Here's the question you clicked on:
raytiller1
a ball, starting from rest, requires a speed of 10 m/s when a force is applied for a distance of 40 m. if the ball has a mass of 5 kg, what is the force being applied?
Okay, you can tell this is an energy problem, as opposed to an acceleration problem, because they give you force and distance as opposed to force and time.
So you want to first find the kinetic energy of the ball.\[\Large E_{kinetic}=\frac{1}{2}mv^2\]
Now work is just the change in energy. Since the ball started at rest, it started at 0 energy so\[\Large E_{work} = E_{kinetic} - 0 = E_{kinetic}\]
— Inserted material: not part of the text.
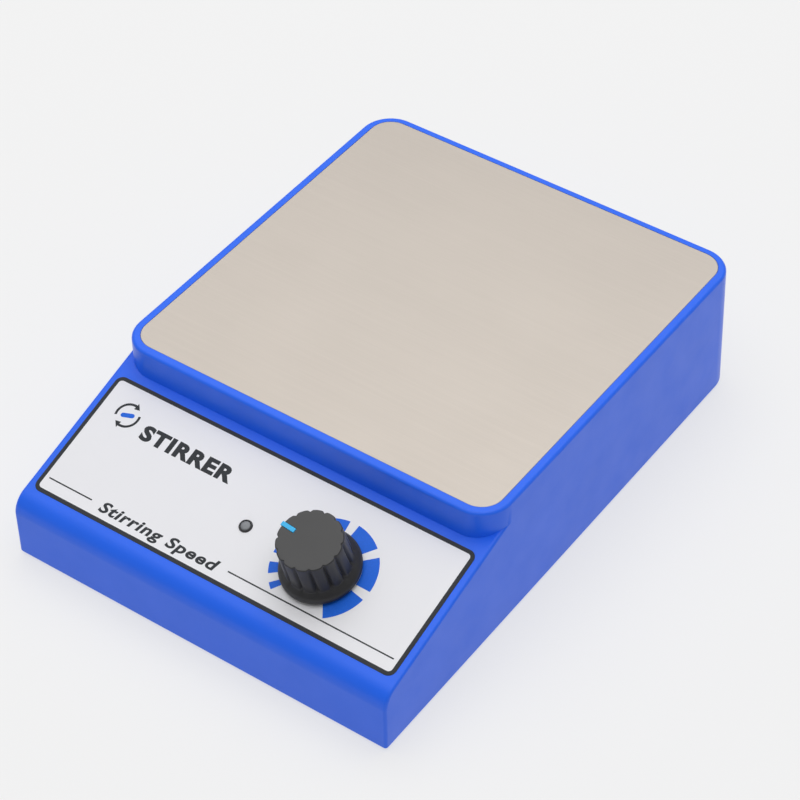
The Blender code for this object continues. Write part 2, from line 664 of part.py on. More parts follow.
def magnets():
    """Plastic bar on the motor's shaft, with a magnet pressed into a pocket at each end."""
    reach = MAGNET_OFFSET + MAGNET_RADIUS + 2.0
    half_width = MAGNET_RADIUS + 2.0
    top = CARRIER_BOTTOM + CARRIER_HEIGHT
    carrier = box("magnet_carrier", (-reach, -half_width, CARRIER_BOTTOM), (reach, half_width, top),
                  CARRIER_PLASTIC, corner=half_width - 0.01, segments=8, location=(0, SPIN_Y, 0))
    boolean(carrier, cylinder("carrier_bore", MOTOR_SHAFT_RADIUS + 0.1, CARRIER_BOTTOM - 2, CARRIER_BOTTOM + 3.4,
                              at=(0, SPIN_Y)))
    floor = MAGNET_TOP - MAGNET_HEIGHT - 0.2
    for number, x in ((1, -MAGNET_OFFSET), (2, MAGNET_OFFSET)):
        boolean(carrier, cylinder(f"magnet_pocket_{number}", MAGNET_RADIUS + 0.1, floor, top + 2,
                                  at=(x, SPIN_Y), sides=24))
        cylinder(f"magnet_{number}", MAGNET_RADIUS, floor + 0.2, MAGNET_TOP, NICKEL, sides=24,
                 location=(x, SPIN_Y, 0))


def board_screw_places():
    for row, y in (("front", BOARD_LOW[1] + BOARD_SCREW_INSET), ("rear", BOARD_HIGH[1] - BOARD_SCREW_INSET)):
        for side, x in (("left", BOARD_LOW[0] + BOARD_SCREW_INSET), ("right", BOARD_HIGH[0] - BOARD_SCREW_INSET)):
            yield f"{row}_{side}", x, y


CONNECTORS = {  # centre x, centre y, length along x
    "power_connector": (14.0, -8.0, 8.0),
    "motor_connector": (-4.0, -8.0, 8.0),
    "control_connector": (14.0, -28.5, 11.0),
    "lamp_connector": (-14.0, -28.5, 8.0),
}
CONNECTOR_TOP = BOARD_HIGH[2] + GAP + CONNECTOR_HEIGHT


def electronics():
    """Circuit board on the base plate's stand-offs, with the speed control's parts."""
    board = box("control_pcb", BOARD_LOW, BOARD_HIGH, BOARD_GREEN, corner=1.5, segments=2)
    for label, x, y in board_screw_places():
        boolean(board, cylinder(f"board_hole_{label}", 1.4, BOARD_LOW[2] - 1, BOARD_HIGH[2] + 1, at=(x, y)))
        pan_screw(f"pcb_screw_{label}", (x, y, BOARD_HIGH[2] + 0.1), 2.2, 1.4, 1.1, 4.6, ZINC)
    seat = BOARD_HIGH[2] + GAP
    turned(
        "filter_capacitor",
        [(0, seat + 11.5), (3.3, seat + 11.5), (4.0, seat + 10.8), (4.0, seat + 1.6), (3.6, seat + 1.1),
         (4.0, seat + 0.6), (4.0, seat), (0, seat)],
        CAPACITOR_SLEEVE, location=(25.0, -18.0, 0), steps=24,
    )
    box("motor_controller_chip", (-3.0, -21.5, seat), (3.0, -16.5, seat + 1.7), BLACK_PLASTIC)
    transistor = box("power_transistor", (-25.0, -20.0, seat), (-15.0, -15.5, seat + 9.2), BLACK_PLASTIC)
    tab = box("transistor_tab", (-25.0, -16.8, seat + 8.8), (-15.0, -15.5, seat + 15.4))
    boolean(transistor, tab, "UNION")
    tab_hole = cylinder("transistor_tab_hole", 1.8, -4, 4, location=(-20.0, -16.0, seat + 12.4),
                        rotation=(pi / 2, 0, 0))
    boolean(transistor, tab_hole)
    for name, (x, y, length) in CONNECTORS.items():
        box(name, (x - length / 2, y - 2.9, seat), (x + length / 2, y + 2.9, CONNECTOR_TOP), CONNECTOR_PLASTIC,
            corner=0.5, segments=1)


def power_socket():
    """Barrel socket sunk flush into the rear wall and held by a nut inside."""
    face = rear_face(JACK_Z)
    seat = 1.2 - 0.1
    bore_end = 10.5
    turned(
        "dc_jack",
        [(JACK_BORE_RADIUS, -0.3), (JACK_FLANGE_RADIUS, -0.3), (JACK_FLANGE_RADIUS, -seat),
         (JACK_BARREL_RADIUS, -seat), (JACK_BARREL_RADIUS, -JACK_LENGTH), (0, -JACK_LENGTH), (0, -bore_end),
         (JACK_BORE_RADIUS, -bore_end)],
        BLACK_PLASTIC, closed=True, location=(JACK_X, face, JACK_Z), rotation=(-pi / 2, 0, 0), steps=24,
    )
    turned("dc_jack_pin", [(0, -1.4), (0.7, -1.4), (1.05, -1.8), (1.05, -bore_end + 0.1), (0, -bore_end + 0.1)],
           SHAFT_STEEL, location=(JACK_X, face, JACK_Z), rotation=(-pi / 2, 0, 0), steps=SMALL_CIRCLE)
    inside = -WALL - GAP - 0.3
    nut = cylinder("dc_jack_nut", 6.2, inside - 2.2, inside, ZINC, sides=6, location=(JACK_X, face, JACK_Z),
                   rotation=(-pi / 2, 0, 0))
    boolean(nut, cylinder("jack_nut_bore", JACK_BARREL_RADIUS + 0.15, inside - 4, inside + 2,
                          location=(JACK_X, face, JACK_Z), rotation=(-pi / 2, 0, 0), sides=24))


def wiring():
    """Leads from the socket, the motor, the potentiometer and the lamp to the board's connectors."""
    start = CONNECTOR_TOP + GAP
    loop = start + 3.0
    x, y, _ = CONNECTORS["motor_connector"]
    end_cap_front = SPIN_Y - (MOTOR_RADIUS - 0.6) - GAP
    for name, offset, finish in (("motor_wire_red", -1.3, RED_WIRE), ("motor_wire_black", 1.3, BLACK_WIRE)):
        wire(name, [(x + offset, y, start), (x + offset, y + 0.5, loop), (x + offset + 1, y + 6, loop - 1),
                    (offset * 1.2, y + 13, 10.0), (offset, end_cap_front, 6.6)], finish)
    x, y, _ = CONNECTORS["power_connector"]
    jack_back = rear_face(JACK_Z) - JACK_LENGTH - GAP
    for name, offset, finish in (("power_wire_red", 1.3, RED_WIRE), ("power_wire_black", -1.3, BLACK_WIRE)):
        wire(name, [(x + offset, y, start), (x + offset, y + 0.5 - offset, loop), (30 + offset, 2 - offset, 15),
                    (JACK_X + offset, 18, 8), (JACK_X + offset, 45, 7), (JACK_X + offset, 66, 11),
                    (JACK_X + offset, jack_back, JACK_Z)], finish)
    x, y, _ = CONNECTORS["control_connector"]
    finishes = (("potentiometer_wire_red", -2.6, RED_WIRE), ("potentiometer_wire_yellow", 0.0, YELLOW_WIRE),
                ("potentiometer_wire_black", 2.6, BLACK_WIRE))
    for name, offset, finish in finishes:
        tag = on_panel(KNOB_X + offset, KNOB_ALONG + POT_RADIUS + GAP, -8.0)
        wire(name, [(x + offset, y, start), (x + offset, y - 0.5, loop), (x + offset + 5, y - 10, loop + 1),
                    (KNOB_X + offset, tag.y + 6, tag.z - 0.5), tag], finish)
    x, y, _ = CONNECTORS["lamp_connector"]
    for name, offset, finish in (("lamp_wire_red", -1.3, RED_WIRE), ("lamp_wire_black", 1.3, BLACK_WIRE)):
        tail = on_panel(LAMP_X + offset * 0.65, LAMP_ALONG, -5.4 - GAP)
        below = on_panel(LAMP_X + offset * 0.65, LAMP_ALONG, -9.5)
        wire(name, [(x + offset, y, start), (x + offset, y - 0.5, loop), (x + offset + 4, y - 12, loop - 1),
                    (LAMP_X + offset - 3, below.y + 8, below.z - 2), below, tail], finish)


def build():
    housing()
    top_plate()
    panel_overlay()
    base_plate()
    feet()
    speed_knob()
    potentiometer()
    indicator_lamp()
    motor()
    motor_bracket()
    magnets()
    electronics()
    power_socket()
    wiring()


build()
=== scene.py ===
"""Magnetic stirrer: the looks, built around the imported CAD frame.

The frame: +X to the user's right, -Y towards the user, +Z up, and Z = 0 is the table. Lengths below are in
millimetres and are turned into metres where the meshes are made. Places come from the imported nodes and
joints.
"""

import json
from math import asin, cos, exp, pi, radians, sin, tan

import bmesh
import bpy
from mathutils import Matrix, Vector


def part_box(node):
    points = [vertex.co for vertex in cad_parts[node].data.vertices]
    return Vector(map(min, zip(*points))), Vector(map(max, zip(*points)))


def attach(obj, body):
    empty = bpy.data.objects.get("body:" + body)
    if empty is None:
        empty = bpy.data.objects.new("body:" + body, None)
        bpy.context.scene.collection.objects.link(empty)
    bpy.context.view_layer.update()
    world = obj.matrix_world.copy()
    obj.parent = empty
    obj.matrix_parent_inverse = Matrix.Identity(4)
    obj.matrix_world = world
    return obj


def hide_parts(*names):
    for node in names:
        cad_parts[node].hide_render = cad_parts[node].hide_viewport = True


MM = 0.001

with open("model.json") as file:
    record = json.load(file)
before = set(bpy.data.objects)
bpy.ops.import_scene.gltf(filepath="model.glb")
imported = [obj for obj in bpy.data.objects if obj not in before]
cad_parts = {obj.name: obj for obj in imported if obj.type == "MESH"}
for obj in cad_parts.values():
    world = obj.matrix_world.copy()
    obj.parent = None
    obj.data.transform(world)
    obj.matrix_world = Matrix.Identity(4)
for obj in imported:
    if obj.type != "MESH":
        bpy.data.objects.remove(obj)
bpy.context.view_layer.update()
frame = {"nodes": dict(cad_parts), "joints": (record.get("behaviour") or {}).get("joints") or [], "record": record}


# ---------------------------------------------------------------- places taken from the frame


def box_mm(node):
    low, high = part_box(node)
    return low / MM, high / MM


def middle(node):
    low, high = box_mm(node)
    return (low + high) / 2


def joint(name):
    return next(j for j in frame["joints"] if j["name"] == name)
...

Work is force times distance so: \[\Large E_{work}=Fd\]\[\Large F = \frac{1}{d}E_{work}\]
Combine it all together and we get:\[F=\frac{1}{d}\frac{1}{2}mv^2\]Where \(d = 20m\), \(m=5kg\), and \(v=10m/s\)
@raytiller1 I couldn't have made it any easier for you without giving you the answer.
so \[\frac{ 1 }{ 20 }\frac{ 1 }{ 2 } 20(10)\]
You need to square velocity
You also need to look at my formula and understand what I did.